» The problem
Locate, in the data below, the line that contains "clear_scene()" and the line that contains "obj.matrix_world = world"; reproduce exactly those two lines and every line between them, nothing more.

» Information supplied
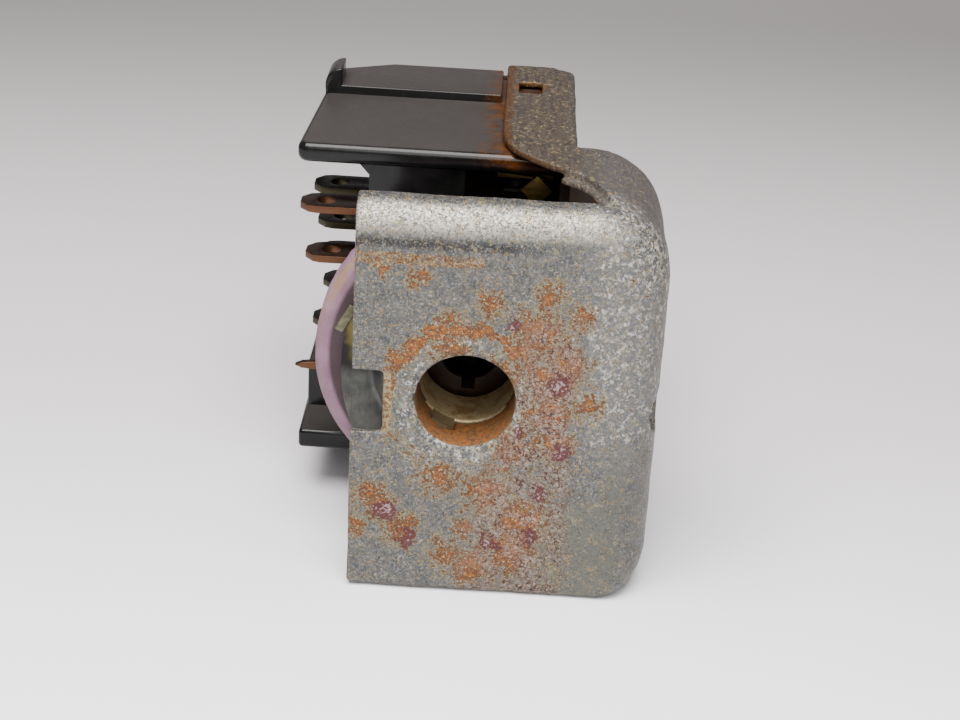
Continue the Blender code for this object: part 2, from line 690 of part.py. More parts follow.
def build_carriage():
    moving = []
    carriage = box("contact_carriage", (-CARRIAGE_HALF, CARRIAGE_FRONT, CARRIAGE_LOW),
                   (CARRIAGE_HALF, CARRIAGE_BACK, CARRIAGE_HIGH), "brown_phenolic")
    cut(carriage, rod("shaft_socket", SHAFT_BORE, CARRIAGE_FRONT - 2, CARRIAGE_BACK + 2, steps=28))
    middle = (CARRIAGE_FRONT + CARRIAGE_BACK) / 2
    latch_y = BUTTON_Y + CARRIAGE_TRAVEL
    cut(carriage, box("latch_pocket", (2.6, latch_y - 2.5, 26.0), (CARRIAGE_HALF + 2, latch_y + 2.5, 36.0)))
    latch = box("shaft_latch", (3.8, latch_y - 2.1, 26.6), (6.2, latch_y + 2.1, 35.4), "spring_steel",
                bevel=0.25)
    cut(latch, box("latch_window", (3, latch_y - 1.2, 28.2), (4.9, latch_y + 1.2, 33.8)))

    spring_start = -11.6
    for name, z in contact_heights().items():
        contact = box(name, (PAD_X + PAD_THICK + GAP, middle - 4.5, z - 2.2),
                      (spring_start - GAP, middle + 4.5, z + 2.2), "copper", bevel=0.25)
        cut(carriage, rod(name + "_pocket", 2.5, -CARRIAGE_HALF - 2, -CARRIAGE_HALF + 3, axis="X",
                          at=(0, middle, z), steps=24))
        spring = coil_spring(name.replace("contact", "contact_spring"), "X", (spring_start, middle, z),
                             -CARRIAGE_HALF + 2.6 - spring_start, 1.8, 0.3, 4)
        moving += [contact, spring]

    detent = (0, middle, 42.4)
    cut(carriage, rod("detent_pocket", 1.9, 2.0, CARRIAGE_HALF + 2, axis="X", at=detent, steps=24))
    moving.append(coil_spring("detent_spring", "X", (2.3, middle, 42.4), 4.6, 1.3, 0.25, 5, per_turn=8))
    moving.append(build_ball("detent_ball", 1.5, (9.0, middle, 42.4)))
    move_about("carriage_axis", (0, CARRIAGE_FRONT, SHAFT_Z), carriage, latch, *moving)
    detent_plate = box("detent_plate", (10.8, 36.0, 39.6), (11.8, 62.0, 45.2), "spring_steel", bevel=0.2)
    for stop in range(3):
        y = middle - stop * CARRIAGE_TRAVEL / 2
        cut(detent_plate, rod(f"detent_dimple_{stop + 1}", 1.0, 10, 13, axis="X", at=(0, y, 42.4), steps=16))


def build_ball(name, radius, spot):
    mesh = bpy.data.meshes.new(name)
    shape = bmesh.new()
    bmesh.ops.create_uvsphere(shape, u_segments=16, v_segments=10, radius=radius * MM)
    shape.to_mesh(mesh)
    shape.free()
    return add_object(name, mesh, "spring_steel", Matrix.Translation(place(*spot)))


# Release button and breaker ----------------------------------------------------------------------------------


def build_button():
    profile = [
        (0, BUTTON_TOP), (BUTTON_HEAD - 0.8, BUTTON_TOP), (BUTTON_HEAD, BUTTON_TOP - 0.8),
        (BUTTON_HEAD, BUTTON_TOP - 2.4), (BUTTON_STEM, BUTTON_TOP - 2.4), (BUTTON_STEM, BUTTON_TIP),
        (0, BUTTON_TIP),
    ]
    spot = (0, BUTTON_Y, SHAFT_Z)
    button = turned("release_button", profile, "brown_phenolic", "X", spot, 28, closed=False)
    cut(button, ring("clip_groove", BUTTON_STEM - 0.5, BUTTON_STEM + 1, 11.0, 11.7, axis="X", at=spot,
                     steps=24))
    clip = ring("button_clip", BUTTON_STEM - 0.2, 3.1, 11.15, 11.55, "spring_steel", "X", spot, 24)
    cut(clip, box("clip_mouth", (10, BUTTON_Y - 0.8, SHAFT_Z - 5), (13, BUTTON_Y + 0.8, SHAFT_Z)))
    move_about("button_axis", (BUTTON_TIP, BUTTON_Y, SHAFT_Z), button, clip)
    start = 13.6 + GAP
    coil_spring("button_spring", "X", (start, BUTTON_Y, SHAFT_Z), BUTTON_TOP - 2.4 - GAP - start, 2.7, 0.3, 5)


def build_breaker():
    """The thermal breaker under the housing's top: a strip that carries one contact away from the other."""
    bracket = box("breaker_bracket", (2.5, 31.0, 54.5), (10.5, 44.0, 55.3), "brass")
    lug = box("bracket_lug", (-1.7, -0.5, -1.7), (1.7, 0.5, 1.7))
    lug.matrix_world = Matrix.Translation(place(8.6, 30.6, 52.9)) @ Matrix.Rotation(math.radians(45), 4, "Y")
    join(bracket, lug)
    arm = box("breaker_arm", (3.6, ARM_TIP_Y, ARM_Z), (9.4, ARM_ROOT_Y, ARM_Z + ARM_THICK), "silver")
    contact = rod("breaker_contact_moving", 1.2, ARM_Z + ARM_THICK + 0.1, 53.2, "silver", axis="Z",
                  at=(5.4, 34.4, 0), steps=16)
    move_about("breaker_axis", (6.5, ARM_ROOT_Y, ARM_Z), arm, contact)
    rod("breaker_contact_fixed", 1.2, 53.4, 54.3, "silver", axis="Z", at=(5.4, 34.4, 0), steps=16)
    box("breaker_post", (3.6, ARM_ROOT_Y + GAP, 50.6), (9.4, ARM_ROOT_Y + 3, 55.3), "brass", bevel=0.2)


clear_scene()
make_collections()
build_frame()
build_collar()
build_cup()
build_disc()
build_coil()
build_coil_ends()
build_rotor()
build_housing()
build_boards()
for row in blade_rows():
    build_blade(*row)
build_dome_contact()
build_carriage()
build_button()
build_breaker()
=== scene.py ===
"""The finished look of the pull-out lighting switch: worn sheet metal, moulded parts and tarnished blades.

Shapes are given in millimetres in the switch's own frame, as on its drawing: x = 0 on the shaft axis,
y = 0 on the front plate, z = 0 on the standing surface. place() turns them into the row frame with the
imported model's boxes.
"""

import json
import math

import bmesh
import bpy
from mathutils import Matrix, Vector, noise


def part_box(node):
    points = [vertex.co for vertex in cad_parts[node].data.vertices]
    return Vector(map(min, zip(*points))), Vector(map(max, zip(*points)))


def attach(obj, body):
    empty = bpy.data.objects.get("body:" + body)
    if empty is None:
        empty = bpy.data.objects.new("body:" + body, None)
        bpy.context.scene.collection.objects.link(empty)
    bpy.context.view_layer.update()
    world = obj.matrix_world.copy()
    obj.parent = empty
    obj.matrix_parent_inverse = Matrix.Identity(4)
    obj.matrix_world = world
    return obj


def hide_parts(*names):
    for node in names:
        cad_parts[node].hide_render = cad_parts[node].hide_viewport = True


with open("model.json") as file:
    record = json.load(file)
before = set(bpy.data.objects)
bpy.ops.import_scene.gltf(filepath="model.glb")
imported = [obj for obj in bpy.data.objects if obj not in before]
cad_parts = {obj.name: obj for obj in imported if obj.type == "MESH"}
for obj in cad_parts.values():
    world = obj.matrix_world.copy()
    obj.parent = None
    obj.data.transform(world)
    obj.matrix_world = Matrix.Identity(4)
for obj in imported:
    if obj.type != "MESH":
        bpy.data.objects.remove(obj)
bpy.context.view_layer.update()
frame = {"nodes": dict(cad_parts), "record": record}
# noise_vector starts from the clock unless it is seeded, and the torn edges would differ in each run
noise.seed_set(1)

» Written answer
clear_scene()
make_collections()
build_frame()
build_collar()
build_cup()
build_disc()
build_coil()
build_coil_ends()
build_rotor()
build_housing()
build_boards()
for row in blade_rows():
    build_blade(*row)
build_dome_contact()
build_carriage()
build_button()
build_breaker()
=== scene.py ===
"""The finished look of the pull-out lighting switch: worn sheet metal, moulded parts and tarnished blades.

Shapes are given in millimetres in the switch's own frame, as on its drawing: x = 0 on the shaft axis,
y = 0 on the front plate, z = 0 on the standing surface. place() turns them into the row frame with the
imported model's boxes.
"""

import json
import math

import bmesh
import bpy
from mathutils import Matrix, Vector, noise


def part_box(node):
    points = [vertex.co for vertex in cad_parts[node].data.vertices]
    return Vector(map(min, zip(*points))), Vector(map(max, zip(*points)))


def attach(obj, body):
    empty = bpy.data.objects.get("body:" + body)
    if empty is None:
        empty = bpy.data.objects.new("body:" + body, None)
        bpy.context.scene.collection.objects.link(empty)
    bpy.context.view_layer.update()
    world = obj.matrix_world.copy()
    obj.parent = empty
    obj.matrix_parent_inverse = Matrix.Identity(4)
    obj.matrix_world = world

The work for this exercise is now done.